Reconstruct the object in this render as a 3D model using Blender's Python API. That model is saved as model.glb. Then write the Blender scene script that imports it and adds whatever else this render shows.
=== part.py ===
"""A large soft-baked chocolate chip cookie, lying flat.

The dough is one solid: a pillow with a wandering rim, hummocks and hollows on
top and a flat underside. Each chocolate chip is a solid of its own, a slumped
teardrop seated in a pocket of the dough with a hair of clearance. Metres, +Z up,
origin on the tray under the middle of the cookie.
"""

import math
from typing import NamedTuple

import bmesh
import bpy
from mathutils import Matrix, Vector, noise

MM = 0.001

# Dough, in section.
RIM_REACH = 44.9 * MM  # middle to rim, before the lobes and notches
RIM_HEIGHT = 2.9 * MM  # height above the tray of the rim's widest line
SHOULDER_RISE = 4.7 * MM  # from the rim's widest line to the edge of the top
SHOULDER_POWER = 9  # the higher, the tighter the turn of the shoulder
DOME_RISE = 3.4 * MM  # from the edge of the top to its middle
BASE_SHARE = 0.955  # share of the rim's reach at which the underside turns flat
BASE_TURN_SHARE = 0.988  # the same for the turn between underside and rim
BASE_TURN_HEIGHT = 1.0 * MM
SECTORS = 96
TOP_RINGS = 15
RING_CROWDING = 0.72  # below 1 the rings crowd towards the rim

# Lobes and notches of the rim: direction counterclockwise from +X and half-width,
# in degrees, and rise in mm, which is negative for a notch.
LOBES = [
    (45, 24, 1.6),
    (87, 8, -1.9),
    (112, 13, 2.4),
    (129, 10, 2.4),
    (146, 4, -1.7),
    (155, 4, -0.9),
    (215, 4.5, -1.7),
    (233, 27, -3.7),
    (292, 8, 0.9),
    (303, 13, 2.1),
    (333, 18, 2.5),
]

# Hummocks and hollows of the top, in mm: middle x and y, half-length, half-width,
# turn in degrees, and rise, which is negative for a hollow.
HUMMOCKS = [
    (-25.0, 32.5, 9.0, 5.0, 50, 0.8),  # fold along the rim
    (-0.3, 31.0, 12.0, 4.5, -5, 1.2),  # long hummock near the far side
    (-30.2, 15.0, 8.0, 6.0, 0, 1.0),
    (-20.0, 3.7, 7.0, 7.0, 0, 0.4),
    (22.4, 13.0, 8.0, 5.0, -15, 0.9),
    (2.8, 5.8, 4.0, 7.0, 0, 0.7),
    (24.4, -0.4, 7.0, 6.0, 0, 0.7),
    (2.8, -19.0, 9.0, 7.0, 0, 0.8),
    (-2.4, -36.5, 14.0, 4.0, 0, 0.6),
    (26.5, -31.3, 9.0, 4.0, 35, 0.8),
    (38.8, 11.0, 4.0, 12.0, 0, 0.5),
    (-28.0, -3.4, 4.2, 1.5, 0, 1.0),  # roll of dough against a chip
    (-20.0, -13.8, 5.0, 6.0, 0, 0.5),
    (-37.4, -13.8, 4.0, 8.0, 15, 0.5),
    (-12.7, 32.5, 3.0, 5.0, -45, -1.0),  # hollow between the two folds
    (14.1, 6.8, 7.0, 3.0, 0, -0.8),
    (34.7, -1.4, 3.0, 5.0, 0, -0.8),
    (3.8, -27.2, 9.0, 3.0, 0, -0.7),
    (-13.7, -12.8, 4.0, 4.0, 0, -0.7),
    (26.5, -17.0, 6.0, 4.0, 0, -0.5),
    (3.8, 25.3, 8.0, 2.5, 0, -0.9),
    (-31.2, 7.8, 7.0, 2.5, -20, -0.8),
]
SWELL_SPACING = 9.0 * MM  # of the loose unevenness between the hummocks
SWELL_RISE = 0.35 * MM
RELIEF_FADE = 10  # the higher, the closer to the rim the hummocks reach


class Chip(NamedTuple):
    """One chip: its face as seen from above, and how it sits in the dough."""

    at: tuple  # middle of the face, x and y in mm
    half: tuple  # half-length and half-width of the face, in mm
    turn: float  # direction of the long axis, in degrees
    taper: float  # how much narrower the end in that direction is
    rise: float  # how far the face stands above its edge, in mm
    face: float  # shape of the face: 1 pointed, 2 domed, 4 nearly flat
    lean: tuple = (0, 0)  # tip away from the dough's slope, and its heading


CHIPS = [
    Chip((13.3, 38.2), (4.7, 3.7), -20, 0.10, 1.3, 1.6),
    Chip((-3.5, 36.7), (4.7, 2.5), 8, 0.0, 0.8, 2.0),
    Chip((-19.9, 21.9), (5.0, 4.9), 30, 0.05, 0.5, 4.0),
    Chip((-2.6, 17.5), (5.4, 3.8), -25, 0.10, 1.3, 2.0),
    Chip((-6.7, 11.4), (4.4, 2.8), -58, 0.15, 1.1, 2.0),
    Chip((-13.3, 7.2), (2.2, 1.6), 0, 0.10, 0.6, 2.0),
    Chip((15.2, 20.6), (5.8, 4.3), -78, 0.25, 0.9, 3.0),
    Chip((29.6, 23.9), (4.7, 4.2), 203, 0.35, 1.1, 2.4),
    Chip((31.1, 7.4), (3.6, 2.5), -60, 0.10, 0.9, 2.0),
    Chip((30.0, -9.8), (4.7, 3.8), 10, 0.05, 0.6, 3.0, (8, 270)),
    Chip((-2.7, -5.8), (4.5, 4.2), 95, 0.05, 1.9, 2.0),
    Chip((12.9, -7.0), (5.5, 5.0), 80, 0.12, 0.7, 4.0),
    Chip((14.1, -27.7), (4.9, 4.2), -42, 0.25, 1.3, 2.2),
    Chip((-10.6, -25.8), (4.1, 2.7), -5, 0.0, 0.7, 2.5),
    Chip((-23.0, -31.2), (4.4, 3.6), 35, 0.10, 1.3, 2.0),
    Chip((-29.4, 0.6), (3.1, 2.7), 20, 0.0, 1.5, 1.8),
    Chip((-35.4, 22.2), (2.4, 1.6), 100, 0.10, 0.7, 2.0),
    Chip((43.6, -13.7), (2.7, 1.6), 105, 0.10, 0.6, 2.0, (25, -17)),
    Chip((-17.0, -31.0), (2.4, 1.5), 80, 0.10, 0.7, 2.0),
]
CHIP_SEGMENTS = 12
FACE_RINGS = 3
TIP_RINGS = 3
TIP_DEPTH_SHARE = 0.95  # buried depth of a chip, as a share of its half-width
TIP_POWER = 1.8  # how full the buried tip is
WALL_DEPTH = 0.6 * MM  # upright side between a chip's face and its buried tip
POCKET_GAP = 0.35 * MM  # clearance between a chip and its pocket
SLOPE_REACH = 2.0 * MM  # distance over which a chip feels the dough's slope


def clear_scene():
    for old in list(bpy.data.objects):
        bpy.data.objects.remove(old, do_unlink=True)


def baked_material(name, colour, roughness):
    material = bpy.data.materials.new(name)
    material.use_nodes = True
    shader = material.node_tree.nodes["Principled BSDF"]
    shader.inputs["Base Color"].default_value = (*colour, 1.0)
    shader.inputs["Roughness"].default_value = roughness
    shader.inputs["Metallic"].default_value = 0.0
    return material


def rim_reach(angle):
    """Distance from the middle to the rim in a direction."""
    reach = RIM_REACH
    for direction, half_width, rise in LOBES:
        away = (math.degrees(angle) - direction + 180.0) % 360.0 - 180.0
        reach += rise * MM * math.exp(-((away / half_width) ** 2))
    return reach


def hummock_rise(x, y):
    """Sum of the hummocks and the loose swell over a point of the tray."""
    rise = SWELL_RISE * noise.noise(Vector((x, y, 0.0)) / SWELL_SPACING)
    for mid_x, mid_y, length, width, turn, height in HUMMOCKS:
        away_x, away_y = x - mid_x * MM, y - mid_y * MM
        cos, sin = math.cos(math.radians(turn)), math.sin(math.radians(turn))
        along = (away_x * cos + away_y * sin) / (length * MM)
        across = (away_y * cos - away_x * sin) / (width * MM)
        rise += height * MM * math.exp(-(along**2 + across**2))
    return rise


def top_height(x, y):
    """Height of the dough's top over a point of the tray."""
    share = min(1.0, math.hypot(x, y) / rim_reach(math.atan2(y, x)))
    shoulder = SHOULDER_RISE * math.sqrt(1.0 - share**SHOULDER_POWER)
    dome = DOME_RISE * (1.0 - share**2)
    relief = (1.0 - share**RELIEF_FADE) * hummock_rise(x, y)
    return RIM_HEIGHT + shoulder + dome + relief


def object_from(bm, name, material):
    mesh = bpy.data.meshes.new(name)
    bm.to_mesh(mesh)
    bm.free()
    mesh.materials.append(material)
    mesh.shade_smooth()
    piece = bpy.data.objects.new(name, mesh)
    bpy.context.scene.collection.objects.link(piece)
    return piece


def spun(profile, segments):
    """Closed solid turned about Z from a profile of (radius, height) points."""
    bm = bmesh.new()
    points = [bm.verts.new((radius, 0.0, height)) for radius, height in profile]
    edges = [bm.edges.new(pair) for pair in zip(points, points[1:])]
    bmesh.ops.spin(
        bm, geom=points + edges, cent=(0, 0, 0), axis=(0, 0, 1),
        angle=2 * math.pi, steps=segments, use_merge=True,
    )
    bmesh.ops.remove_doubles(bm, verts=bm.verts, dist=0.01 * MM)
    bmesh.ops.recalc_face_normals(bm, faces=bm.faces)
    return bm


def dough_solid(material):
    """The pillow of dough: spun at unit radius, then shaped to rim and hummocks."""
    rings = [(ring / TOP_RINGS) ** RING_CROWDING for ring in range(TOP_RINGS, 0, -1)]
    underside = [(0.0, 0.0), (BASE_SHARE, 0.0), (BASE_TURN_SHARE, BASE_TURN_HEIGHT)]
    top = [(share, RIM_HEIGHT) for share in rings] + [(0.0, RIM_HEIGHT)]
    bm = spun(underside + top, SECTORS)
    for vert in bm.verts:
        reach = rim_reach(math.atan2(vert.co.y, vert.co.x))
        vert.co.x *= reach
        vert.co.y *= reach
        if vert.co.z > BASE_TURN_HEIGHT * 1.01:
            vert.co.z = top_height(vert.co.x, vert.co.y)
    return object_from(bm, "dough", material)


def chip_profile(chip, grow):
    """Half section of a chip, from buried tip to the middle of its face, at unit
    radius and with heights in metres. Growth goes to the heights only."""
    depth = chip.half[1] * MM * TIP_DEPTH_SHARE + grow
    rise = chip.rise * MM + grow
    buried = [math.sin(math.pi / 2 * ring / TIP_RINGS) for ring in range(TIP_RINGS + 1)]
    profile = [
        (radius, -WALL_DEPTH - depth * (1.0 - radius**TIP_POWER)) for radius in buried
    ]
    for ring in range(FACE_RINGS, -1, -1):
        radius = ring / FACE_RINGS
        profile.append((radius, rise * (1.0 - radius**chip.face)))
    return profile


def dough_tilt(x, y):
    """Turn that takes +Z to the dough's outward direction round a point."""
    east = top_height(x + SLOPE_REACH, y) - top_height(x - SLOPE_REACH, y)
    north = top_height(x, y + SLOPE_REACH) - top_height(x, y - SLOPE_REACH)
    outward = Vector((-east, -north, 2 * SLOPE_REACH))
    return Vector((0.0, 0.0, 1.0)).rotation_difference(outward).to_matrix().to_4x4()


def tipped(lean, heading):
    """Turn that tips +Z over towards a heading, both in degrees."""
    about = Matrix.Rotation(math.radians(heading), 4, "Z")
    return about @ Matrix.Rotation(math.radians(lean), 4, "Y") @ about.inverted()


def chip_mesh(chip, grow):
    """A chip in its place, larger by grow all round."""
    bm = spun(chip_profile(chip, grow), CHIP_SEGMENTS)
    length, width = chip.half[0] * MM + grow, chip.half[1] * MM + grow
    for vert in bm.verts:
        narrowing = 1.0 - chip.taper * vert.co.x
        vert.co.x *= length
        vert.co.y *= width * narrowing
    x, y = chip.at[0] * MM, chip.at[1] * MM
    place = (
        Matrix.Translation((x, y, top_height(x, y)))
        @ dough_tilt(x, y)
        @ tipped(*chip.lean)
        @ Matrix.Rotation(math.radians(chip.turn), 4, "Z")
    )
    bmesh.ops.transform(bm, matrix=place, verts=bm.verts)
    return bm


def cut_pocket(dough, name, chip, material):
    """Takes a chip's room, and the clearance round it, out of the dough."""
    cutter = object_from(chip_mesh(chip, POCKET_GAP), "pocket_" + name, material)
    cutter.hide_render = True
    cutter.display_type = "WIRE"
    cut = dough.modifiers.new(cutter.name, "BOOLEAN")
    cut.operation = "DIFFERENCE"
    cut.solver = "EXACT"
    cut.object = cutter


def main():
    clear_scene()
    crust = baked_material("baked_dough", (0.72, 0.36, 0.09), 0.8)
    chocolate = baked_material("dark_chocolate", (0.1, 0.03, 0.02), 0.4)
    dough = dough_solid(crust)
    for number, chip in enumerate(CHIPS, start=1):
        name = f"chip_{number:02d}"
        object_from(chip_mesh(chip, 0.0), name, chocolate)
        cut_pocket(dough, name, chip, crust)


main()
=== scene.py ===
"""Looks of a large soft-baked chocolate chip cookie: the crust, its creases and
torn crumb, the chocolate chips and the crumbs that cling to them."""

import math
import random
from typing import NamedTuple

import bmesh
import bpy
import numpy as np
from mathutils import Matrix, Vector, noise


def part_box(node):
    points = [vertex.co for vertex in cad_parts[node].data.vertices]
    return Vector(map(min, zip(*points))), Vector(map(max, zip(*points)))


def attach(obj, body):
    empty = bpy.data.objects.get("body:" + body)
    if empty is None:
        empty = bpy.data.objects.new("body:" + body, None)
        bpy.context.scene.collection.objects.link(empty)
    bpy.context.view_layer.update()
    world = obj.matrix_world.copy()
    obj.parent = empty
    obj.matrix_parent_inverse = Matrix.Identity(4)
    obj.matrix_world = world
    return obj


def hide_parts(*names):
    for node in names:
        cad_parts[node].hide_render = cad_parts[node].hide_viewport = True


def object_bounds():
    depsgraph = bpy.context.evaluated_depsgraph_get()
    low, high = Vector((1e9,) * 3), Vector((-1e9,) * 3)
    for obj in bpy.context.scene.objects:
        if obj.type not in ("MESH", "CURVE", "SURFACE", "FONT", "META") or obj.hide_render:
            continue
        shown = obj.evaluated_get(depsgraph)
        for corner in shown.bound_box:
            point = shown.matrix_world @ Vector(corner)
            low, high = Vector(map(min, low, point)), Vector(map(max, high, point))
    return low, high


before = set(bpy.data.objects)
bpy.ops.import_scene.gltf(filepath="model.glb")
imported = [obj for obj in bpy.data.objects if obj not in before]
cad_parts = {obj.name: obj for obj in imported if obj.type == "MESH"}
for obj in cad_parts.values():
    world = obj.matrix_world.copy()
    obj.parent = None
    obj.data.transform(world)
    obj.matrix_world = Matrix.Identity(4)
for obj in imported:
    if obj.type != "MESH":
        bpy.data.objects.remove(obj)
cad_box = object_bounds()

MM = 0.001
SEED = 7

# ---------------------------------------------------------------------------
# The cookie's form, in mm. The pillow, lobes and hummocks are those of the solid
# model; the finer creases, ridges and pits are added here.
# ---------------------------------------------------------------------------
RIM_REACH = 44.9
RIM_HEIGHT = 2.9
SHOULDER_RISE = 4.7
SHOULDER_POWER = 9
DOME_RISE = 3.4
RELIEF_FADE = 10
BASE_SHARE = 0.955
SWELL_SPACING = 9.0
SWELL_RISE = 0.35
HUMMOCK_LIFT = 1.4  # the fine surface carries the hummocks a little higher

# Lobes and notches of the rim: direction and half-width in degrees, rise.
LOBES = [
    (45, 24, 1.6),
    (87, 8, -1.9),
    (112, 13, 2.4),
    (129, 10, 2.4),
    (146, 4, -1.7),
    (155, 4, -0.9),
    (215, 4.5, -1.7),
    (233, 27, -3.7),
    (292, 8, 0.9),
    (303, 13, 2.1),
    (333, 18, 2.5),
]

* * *

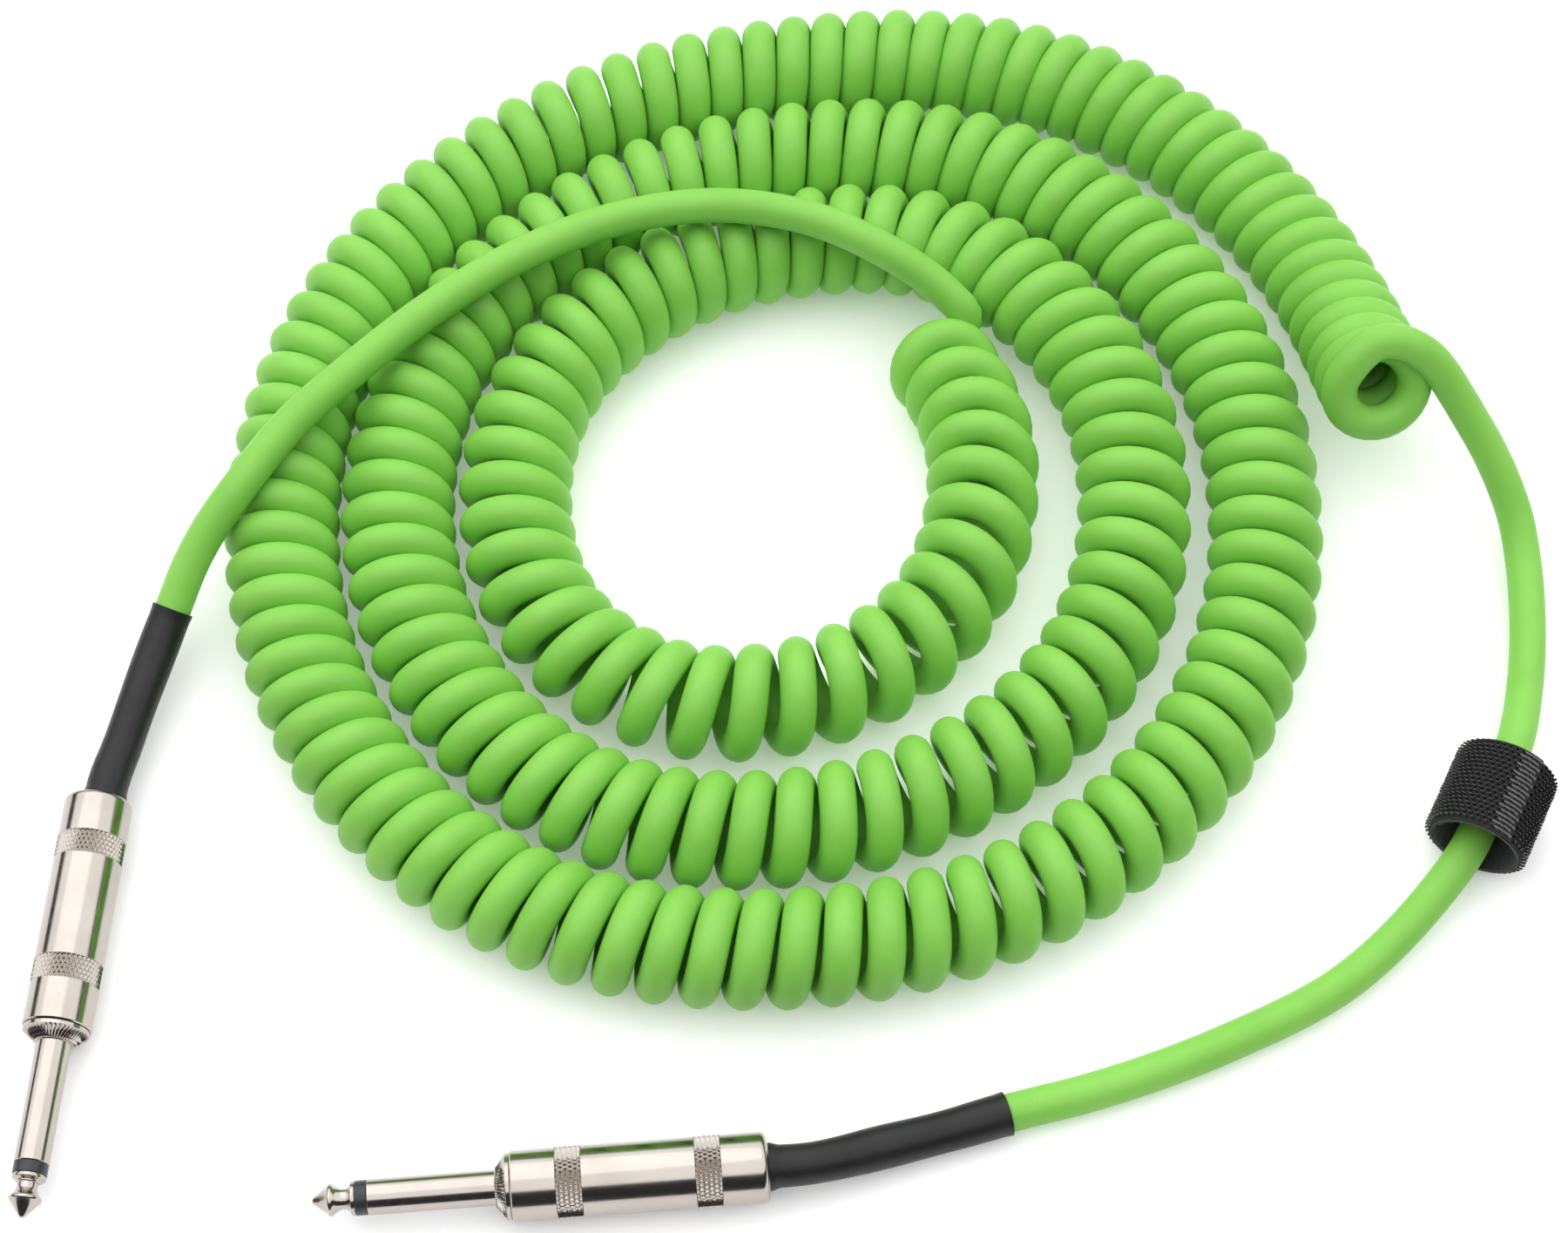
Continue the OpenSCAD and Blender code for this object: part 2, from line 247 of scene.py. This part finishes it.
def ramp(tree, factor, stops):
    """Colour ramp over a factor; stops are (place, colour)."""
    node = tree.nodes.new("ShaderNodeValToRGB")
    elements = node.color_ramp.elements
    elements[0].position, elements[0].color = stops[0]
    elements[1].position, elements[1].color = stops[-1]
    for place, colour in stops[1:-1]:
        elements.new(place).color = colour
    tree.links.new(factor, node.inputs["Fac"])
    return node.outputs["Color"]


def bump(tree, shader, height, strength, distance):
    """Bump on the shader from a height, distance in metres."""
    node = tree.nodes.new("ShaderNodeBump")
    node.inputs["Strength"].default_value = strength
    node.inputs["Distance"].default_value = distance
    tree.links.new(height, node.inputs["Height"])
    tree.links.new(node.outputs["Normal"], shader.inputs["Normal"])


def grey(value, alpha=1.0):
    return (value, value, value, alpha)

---

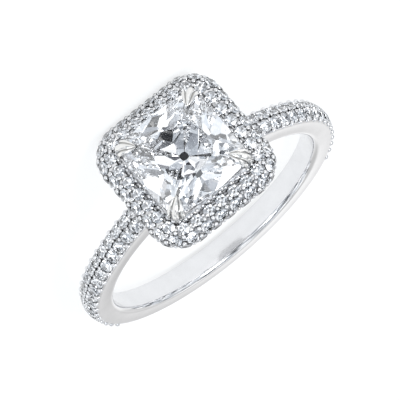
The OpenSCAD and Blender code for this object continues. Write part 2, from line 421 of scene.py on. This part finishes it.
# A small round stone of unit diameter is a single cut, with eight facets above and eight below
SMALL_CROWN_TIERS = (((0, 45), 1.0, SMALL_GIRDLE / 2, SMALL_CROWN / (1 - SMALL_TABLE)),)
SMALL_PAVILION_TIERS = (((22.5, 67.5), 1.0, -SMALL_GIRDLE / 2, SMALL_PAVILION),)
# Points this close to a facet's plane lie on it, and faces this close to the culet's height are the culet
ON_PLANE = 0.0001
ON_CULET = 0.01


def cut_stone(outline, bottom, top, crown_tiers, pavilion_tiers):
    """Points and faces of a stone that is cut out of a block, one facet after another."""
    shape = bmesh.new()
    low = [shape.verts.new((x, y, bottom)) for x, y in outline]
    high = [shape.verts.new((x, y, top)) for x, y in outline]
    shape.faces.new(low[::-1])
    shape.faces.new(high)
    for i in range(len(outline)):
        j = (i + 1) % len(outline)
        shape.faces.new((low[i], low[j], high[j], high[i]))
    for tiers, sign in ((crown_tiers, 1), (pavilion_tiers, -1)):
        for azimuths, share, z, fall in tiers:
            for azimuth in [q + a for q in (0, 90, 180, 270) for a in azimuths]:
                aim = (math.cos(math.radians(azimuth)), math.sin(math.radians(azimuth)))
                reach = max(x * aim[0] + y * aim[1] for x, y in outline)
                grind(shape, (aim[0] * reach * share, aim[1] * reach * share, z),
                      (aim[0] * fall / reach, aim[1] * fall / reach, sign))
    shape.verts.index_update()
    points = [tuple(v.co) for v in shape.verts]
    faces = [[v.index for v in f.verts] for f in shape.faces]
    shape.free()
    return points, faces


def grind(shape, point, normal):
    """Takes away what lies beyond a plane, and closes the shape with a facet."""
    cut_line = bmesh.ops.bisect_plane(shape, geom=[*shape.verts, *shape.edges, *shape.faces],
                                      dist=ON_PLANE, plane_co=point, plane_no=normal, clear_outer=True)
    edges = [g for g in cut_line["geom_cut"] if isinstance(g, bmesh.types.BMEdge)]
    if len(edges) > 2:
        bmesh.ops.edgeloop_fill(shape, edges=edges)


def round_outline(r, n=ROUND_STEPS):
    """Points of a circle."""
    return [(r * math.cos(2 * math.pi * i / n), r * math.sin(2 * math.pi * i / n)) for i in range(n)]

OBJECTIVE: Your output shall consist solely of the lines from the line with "for number, chip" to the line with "imported = [obj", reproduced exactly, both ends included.

WRITTEN ANSWER:
    for number, chip in enumerate(CHIPS, start=1):
        name = f"chip_{number:02d}"
        object_from(chip_mesh(chip, 0.0), name, chocolate)
        cut_pocket(dough, name, chip, crust)


main()
=== scene.py ===
"""Looks of a large soft-baked chocolate chip cookie: the crust, its creases and
torn crumb, the chocolate chips and the crumbs that cling to them."""

import math
import random
from typing import NamedTuple

import bmesh
import bpy
import numpy as np
from mathutils import Matrix, Vector, noise


def part_box(node):
    points = [vertex.co for vertex in cad_parts[node].data.vertices]
    return Vector(map(min, zip(*points))), Vector(map(max, zip(*points)))


def attach(obj, body):
    empty = bpy.data.objects.get("body:" + body)
    if empty is None:
        empty = bpy.data.objects.new("body:" + body, None)
        bpy.context.scene.collection.objects.link(empty)
    bpy.context.view_layer.update()
    world = obj.matrix_world.copy()
    obj.parent = empty
    obj.matrix_parent_inverse = Matrix.Identity(4)
    obj.matrix_world = world
    return obj


def hide_parts(*names):
    for node in names:
        cad_parts[node].hide_render = cad_parts[node].hide_viewport = True


def object_bounds():
    depsgraph = bpy.context.evaluated_depsgraph_get()
    low, high = Vector((1e9,) * 3), Vector((-1e9,) * 3)
    for obj in bpy.context.scene.objects:
        if obj.type not in ("MESH", "CURVE", "SURFACE", "FONT", "META") or obj.hide_render:
            continue
        shown = obj.evaluated_get(depsgraph)
        for corner in shown.bound_box:
            point = shown.matrix_world @ Vector(corner)
            low, high = Vector(map(min, low, point)), Vector(map(max, high, point))
    return low, high


before = set(bpy.data.objects)
bpy.ops.import_scene.gltf(filepath="model.glb")
imported = [obj for obj in bpy.data.objects if obj not in before]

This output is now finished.